“One Pill, One Kill”: Nassau County Police Commissioner Delivers Speech on the Dangers of Drugs Amid Opioid Epidemic


Photo courtesy of Jillian Weston

Ryder speaks to LHS during his presentation on drug abuse

The first school-wide assembly since February 2020 was an important one. On Mar. 8, Nassau County Police Commissioner Patrick Ryder spoke to the entire student body about the growing drug crisis among young people on Long Island. 

Ryder, a Class of 1980 LHS alumnus, began his presentation by sharing how he overcame difficulties in school; he dropped out of college seven times before he achieved his dream of becoming a police officer and rising through the ranks to eventually become police commissioner. He also shared how he managed the rising debates surrounding law enforcement in the previous two years – namely the opposing Black Lives Matter and Blue Lives Matter organizations – by giving protestors the opportunity to share their feelings and promoting conversations about justice and equality in Nassau County. 

Ryder introduced the topic of drug abuse by sharing some of the personal encounters with addiction he has experienced in his career. He has been a longtime mentor for Jakeem Pratt, a man born to an addict mother and dealer father, who is now a police officer himself. Ryder was on the scene after Natalie Ciappa, a young woman who died after she overdosed at a house party in Seaford in 2008. These stories hit close to home for the LHS community. 

“Hearing stories that happened to young people close to Lynbrook made the presentation more relatable and impactful,” said junior Hannah Seideman.

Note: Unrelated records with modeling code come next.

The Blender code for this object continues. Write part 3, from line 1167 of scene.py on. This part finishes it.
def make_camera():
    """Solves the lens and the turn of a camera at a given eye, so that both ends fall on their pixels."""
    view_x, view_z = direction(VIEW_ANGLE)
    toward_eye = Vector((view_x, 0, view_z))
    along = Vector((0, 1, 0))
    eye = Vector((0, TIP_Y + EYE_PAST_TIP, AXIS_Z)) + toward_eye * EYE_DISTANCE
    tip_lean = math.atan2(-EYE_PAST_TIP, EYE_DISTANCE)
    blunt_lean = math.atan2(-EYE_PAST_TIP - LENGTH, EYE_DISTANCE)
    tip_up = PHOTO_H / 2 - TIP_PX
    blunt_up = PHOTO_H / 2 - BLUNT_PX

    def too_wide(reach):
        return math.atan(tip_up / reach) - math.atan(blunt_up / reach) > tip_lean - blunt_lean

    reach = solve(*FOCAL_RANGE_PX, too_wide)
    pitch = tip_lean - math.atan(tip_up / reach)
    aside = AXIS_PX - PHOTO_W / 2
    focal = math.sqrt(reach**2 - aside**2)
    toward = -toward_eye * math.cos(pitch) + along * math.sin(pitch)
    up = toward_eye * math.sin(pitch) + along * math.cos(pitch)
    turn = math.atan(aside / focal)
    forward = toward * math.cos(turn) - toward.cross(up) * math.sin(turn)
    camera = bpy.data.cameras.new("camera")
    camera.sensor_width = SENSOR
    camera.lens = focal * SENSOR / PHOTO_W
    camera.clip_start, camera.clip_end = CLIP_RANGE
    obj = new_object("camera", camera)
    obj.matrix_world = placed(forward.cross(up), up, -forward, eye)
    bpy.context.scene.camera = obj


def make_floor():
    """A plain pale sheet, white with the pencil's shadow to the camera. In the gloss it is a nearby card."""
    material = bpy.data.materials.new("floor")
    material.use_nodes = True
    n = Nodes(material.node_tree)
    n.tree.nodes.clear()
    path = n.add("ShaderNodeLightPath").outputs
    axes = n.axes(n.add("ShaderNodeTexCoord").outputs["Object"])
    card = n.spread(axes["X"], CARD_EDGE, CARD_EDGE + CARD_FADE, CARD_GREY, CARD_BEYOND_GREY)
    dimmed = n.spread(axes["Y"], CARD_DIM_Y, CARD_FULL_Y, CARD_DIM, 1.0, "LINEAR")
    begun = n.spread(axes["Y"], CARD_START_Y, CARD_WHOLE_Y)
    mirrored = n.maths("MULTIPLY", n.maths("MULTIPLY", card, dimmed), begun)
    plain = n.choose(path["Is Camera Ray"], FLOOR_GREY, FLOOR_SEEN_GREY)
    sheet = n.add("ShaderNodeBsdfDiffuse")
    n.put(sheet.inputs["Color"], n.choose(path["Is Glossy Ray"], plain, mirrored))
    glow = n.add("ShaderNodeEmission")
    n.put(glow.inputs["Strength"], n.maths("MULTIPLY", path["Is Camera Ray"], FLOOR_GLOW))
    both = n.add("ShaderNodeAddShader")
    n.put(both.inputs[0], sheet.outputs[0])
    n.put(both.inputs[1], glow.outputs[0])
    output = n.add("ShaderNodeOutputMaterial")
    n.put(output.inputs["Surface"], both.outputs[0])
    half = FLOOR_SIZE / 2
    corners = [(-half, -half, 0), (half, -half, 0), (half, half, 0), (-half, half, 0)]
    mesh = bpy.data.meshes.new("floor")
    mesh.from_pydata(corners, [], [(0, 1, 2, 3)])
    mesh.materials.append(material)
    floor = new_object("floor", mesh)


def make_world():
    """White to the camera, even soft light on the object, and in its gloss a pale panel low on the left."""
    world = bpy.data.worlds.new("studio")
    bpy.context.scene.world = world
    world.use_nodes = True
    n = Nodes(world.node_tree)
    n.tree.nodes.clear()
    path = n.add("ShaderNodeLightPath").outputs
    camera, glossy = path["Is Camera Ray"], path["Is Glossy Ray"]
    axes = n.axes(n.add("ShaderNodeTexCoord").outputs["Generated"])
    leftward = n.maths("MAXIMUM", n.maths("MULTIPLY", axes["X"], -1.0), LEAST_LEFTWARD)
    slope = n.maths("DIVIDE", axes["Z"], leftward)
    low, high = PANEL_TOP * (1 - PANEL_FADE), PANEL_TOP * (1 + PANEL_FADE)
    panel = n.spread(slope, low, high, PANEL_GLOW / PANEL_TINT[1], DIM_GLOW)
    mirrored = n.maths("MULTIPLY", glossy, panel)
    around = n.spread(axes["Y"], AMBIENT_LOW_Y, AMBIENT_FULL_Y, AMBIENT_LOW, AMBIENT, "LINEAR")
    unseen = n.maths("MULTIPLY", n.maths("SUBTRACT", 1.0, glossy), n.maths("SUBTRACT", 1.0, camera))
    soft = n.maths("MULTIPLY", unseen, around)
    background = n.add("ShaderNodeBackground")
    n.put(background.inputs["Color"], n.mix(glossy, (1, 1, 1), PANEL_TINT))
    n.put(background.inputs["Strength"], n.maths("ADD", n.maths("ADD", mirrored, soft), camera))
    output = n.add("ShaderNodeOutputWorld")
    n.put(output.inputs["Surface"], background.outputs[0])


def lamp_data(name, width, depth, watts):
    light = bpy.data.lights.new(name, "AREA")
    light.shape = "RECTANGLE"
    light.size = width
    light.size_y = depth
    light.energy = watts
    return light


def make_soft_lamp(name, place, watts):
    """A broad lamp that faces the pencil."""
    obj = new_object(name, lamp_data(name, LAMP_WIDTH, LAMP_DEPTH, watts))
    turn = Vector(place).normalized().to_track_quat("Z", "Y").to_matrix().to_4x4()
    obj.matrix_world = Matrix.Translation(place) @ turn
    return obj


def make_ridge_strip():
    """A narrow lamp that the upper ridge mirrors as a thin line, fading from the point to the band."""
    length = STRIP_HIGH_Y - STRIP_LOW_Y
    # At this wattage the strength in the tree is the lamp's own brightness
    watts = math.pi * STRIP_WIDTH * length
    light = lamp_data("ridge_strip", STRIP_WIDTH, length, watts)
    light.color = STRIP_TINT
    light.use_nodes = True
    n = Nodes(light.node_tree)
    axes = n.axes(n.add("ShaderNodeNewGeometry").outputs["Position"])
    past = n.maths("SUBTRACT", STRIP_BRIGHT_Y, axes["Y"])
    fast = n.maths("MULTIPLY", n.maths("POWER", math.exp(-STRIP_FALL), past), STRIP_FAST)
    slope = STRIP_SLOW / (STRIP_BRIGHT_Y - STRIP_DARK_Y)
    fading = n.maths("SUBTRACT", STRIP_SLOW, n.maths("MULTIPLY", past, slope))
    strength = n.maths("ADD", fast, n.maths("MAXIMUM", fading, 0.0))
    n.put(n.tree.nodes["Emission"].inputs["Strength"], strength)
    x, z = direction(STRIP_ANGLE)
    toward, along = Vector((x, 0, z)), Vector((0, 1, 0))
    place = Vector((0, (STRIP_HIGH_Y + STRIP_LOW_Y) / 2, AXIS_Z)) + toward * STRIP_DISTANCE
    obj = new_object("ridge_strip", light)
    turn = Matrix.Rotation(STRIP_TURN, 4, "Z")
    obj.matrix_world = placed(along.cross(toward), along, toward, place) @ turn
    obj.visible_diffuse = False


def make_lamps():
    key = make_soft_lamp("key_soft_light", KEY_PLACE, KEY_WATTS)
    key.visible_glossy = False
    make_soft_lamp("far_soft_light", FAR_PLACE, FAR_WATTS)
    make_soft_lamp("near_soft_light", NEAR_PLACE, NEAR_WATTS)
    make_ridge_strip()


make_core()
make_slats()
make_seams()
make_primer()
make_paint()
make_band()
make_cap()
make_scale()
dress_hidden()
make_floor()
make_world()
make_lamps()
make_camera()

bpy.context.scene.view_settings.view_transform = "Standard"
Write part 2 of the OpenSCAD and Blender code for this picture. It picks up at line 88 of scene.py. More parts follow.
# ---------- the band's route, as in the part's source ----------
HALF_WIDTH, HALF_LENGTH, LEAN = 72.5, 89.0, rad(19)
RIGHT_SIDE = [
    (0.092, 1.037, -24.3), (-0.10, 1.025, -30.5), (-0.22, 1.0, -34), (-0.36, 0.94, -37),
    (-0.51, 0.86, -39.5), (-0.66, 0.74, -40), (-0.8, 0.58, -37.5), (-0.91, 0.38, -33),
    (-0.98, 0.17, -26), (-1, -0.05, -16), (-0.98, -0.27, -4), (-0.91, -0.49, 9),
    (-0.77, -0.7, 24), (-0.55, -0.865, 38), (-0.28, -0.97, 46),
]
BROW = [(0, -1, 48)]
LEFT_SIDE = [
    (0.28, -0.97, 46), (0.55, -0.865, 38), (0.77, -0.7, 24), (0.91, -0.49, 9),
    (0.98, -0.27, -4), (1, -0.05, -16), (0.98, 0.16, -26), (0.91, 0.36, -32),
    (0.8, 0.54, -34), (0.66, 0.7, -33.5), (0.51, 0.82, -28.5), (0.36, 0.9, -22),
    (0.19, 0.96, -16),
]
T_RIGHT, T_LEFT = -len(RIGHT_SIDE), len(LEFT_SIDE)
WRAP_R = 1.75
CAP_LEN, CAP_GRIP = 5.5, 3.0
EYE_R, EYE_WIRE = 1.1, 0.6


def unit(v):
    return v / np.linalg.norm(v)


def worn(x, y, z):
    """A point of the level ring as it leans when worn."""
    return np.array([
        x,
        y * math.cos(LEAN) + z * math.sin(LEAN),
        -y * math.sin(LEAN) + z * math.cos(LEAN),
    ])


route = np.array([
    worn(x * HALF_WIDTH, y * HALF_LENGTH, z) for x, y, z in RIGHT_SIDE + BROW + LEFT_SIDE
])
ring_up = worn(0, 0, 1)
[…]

 Health teacher Deborah Debetta agreed. “It is great to hear the perspective of a professional who works directly with the issue in our community,” she said.

Ongoing education about drug safety is crucial in the teenage years. “We’re all curious by nature,” said Ryder in his presentation. “What’s the best way to avoid drugs? Doing what you’re doing right now. Paying attention.” 

Debetta said she also believes that drug education is of the utmost importance. “It should be a major subject; we need ongoing support each year because the challenges and peer pressure that teenagers face are increasing,” she commented.

In Nassau County, most overdoses occur in people aged 18-25, and half of suicides in this age group are drug-related. Of those overdoses in young people, 90% are caused by the addition of fentanyl to another drug, such as OxyContin, Adderall, marijuana, or heroin. Fentanyl is a highly potent opioid that is added to drugs to make them stronger. 

Ryder explained that drugs have only gotten stronger over time: Heroin was 45% potent in the 1960s but is 92% potent today. This has increased competition between dealers to have the strongest drugs, thus contributing to the rise of fentanyl lacing. 

Fentanyl is so potent that the smallest trace of it in a single pill is enough to end someone’s life; with fentanyl, it is “one pill, one kill,” according to Ryder. He stressed the importance that overdosing is not always the result of a longtime addiction. Even a stressed-out college student taking non-prescription Adderall, an ADHD medication, for the first time could die instantly if that pill had been laced. When pills are crushed apart, laced with fentanyl, and put back together, the difference cannot be seen with the naked eye. Trying a pill from a friend at a party or a drug dealer “could be the last decision you ever make,” said Ryder. 

Ryder encouraged the student body to be smart and avoid drugs while acknowledging the reality that everyone will encounter them at some point in their lives. 

“We all have opportunities, and we all make choices,” Ryder said. 

Those choices could mean the difference between life and death when it comes to substance use. Ryder also reminded everyone that there are drug drop-off boxes at every police station in Nassau County where opioids can be disposed of properly, no questions asked.